* BRIEF *
List each line of the data that holds the string "this".

* STORED DATA *
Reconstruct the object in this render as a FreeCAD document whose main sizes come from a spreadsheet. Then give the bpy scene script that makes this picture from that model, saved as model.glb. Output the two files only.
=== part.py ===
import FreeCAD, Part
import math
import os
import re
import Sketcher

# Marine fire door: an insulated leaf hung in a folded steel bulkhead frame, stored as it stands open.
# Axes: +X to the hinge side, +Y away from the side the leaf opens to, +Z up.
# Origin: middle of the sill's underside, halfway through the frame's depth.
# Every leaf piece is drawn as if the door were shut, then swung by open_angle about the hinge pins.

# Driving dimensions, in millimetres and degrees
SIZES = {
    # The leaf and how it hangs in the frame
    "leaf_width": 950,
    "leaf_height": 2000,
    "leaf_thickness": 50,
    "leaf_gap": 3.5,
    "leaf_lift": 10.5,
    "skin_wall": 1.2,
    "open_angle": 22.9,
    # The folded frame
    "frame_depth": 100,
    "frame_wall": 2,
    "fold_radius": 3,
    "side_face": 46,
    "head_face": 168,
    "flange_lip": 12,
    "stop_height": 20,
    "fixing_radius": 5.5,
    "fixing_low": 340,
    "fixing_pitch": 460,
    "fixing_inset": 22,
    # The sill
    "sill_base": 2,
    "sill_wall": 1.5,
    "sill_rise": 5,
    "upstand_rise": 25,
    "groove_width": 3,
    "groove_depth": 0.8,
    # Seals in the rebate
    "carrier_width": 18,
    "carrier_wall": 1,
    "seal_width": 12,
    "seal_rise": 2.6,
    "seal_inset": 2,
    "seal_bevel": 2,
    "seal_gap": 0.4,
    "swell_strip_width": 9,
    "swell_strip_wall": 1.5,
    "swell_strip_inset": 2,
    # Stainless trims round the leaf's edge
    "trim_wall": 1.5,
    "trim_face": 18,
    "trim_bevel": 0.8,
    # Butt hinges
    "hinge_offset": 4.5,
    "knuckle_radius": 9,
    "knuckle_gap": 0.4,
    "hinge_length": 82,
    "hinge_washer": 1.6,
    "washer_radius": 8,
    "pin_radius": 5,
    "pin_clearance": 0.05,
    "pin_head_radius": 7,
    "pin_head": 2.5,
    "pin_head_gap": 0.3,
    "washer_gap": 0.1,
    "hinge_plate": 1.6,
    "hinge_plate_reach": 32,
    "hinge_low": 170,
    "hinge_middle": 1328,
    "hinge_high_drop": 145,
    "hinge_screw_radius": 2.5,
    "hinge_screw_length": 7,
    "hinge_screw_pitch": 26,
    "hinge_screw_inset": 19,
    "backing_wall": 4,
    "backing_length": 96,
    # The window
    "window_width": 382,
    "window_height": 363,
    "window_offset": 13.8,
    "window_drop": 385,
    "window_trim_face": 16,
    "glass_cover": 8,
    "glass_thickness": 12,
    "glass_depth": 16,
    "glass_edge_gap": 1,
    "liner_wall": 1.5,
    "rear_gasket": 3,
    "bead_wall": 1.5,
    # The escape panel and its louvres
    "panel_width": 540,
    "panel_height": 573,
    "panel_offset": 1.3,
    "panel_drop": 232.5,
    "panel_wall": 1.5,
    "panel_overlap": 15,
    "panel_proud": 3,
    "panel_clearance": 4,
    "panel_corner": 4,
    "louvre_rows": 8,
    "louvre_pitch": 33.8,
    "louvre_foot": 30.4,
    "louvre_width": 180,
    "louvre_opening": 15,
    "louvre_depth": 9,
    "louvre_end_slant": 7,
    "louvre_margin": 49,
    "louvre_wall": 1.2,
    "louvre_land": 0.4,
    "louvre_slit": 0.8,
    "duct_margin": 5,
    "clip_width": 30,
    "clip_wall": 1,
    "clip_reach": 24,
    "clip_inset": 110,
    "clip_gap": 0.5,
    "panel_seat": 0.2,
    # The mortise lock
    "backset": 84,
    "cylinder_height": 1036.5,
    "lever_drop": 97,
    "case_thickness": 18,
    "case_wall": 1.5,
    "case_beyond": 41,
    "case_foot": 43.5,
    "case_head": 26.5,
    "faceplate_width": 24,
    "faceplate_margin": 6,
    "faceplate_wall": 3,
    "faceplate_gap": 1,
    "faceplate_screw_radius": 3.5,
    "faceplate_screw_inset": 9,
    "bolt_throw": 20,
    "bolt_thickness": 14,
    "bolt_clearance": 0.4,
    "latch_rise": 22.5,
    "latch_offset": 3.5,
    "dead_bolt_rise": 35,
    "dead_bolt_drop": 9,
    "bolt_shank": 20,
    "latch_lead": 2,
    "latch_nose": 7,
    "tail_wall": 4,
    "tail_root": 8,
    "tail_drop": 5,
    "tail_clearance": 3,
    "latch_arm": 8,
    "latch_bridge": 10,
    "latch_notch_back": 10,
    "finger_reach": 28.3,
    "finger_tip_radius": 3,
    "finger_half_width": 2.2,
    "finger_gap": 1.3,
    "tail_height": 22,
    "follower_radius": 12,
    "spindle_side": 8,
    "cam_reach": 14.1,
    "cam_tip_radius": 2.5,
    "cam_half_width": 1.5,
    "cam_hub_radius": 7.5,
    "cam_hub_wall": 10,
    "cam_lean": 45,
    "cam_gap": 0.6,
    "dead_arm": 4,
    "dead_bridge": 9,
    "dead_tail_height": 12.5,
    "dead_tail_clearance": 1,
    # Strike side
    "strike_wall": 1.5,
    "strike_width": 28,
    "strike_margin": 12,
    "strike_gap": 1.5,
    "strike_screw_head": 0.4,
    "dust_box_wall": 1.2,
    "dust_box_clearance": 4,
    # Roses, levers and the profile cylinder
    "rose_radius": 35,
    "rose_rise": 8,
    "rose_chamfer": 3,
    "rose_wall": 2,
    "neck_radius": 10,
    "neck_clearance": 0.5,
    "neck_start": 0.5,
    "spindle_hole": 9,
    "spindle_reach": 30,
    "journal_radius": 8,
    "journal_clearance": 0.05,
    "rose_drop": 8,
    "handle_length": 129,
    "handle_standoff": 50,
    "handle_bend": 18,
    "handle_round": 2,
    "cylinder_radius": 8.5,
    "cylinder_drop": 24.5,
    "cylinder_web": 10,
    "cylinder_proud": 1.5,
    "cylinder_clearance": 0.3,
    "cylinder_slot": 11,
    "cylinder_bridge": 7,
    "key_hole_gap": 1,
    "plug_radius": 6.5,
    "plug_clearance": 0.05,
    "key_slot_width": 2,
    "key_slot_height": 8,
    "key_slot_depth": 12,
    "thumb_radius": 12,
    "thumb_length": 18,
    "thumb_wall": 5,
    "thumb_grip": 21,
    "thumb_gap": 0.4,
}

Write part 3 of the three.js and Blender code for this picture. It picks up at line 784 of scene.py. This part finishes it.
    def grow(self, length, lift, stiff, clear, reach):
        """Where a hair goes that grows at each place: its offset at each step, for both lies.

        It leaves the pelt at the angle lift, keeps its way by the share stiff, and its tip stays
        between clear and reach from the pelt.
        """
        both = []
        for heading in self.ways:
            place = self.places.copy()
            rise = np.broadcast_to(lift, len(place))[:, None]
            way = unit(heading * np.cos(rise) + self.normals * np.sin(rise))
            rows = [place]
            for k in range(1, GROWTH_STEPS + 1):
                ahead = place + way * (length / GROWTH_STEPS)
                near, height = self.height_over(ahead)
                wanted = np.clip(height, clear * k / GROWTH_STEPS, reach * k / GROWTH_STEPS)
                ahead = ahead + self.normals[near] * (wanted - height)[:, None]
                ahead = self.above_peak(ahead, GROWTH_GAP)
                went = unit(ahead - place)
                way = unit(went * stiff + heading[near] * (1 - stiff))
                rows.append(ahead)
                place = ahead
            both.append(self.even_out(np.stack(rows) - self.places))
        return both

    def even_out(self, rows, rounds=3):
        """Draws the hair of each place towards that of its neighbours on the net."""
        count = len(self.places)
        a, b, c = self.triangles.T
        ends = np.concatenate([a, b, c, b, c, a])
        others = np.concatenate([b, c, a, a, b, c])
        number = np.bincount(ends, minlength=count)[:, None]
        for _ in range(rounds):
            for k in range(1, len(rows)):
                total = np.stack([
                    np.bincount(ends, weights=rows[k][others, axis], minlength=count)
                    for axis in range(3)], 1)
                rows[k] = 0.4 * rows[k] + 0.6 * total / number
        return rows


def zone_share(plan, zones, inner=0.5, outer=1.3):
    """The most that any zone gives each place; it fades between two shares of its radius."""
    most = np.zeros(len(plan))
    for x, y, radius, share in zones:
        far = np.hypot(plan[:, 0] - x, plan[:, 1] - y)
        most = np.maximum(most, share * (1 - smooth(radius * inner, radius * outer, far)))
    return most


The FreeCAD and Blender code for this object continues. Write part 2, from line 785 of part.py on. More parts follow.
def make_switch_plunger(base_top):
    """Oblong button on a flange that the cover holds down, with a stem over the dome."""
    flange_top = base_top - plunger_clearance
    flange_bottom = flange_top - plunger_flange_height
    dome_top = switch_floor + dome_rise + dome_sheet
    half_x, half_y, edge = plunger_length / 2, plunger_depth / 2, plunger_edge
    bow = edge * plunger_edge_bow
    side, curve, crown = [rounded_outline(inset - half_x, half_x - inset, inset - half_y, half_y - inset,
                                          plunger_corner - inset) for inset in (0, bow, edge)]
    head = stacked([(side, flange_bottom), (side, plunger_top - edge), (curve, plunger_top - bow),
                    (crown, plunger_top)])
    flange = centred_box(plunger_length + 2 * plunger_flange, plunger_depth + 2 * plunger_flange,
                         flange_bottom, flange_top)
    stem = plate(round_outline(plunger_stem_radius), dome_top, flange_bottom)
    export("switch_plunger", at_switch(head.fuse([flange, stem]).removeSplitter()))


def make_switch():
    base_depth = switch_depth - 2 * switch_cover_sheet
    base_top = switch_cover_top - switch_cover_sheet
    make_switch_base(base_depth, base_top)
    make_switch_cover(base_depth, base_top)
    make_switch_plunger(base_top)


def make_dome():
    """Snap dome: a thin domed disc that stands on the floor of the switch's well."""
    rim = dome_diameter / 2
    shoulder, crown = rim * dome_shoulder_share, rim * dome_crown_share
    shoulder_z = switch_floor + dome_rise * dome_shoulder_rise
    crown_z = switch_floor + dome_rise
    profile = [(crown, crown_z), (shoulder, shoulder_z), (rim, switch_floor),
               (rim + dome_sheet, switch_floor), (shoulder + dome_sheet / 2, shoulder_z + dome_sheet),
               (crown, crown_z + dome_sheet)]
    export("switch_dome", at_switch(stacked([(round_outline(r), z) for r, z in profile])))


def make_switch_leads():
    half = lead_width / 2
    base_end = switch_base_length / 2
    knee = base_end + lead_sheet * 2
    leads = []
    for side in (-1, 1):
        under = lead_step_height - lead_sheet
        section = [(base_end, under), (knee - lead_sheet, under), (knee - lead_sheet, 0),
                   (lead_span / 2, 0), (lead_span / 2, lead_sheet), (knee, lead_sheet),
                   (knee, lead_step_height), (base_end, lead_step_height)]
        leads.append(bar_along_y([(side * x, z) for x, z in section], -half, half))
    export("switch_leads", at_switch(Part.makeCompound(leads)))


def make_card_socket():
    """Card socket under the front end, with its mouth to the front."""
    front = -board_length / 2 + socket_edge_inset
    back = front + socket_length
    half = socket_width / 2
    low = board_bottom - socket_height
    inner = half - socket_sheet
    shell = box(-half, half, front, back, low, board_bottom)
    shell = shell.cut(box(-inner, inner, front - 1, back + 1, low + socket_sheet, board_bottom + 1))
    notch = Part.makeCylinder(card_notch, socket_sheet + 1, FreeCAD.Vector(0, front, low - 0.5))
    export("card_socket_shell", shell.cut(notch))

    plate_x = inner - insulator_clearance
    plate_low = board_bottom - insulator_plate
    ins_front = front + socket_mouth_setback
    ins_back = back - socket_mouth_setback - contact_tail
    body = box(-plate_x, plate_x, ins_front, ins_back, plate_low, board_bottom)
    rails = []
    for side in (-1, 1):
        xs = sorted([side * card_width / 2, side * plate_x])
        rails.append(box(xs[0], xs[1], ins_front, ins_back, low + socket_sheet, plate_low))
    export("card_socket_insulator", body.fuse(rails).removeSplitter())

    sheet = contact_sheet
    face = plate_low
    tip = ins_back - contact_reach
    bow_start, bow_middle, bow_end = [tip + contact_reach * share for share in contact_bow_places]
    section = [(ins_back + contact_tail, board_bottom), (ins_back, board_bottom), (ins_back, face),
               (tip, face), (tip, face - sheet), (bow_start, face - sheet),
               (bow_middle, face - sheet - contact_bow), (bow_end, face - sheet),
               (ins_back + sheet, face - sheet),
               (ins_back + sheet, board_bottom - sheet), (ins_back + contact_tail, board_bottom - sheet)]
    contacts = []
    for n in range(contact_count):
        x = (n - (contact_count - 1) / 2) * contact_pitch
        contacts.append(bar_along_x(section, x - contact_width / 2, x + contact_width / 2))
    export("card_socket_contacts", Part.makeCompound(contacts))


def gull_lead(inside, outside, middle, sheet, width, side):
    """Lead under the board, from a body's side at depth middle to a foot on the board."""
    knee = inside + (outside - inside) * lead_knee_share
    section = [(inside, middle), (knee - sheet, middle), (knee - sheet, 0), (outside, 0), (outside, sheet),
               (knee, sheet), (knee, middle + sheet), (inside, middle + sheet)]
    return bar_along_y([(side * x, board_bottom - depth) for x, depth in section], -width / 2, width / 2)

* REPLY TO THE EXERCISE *
Reconstruct the object in this render as a FreeCAD document whose main sizes come from a spreadsheet. Then give the bpy scene script that makes this picture from that model, saved as model.glb. Output the two files only.
Write part 3 of the three.js and Blender code for this picture. It picks up at line 784 of scene.py. This part finishes it.
The FreeCAD and Blender code for this object continues. Write part 2, from line 785 of part.py on. More parts follow.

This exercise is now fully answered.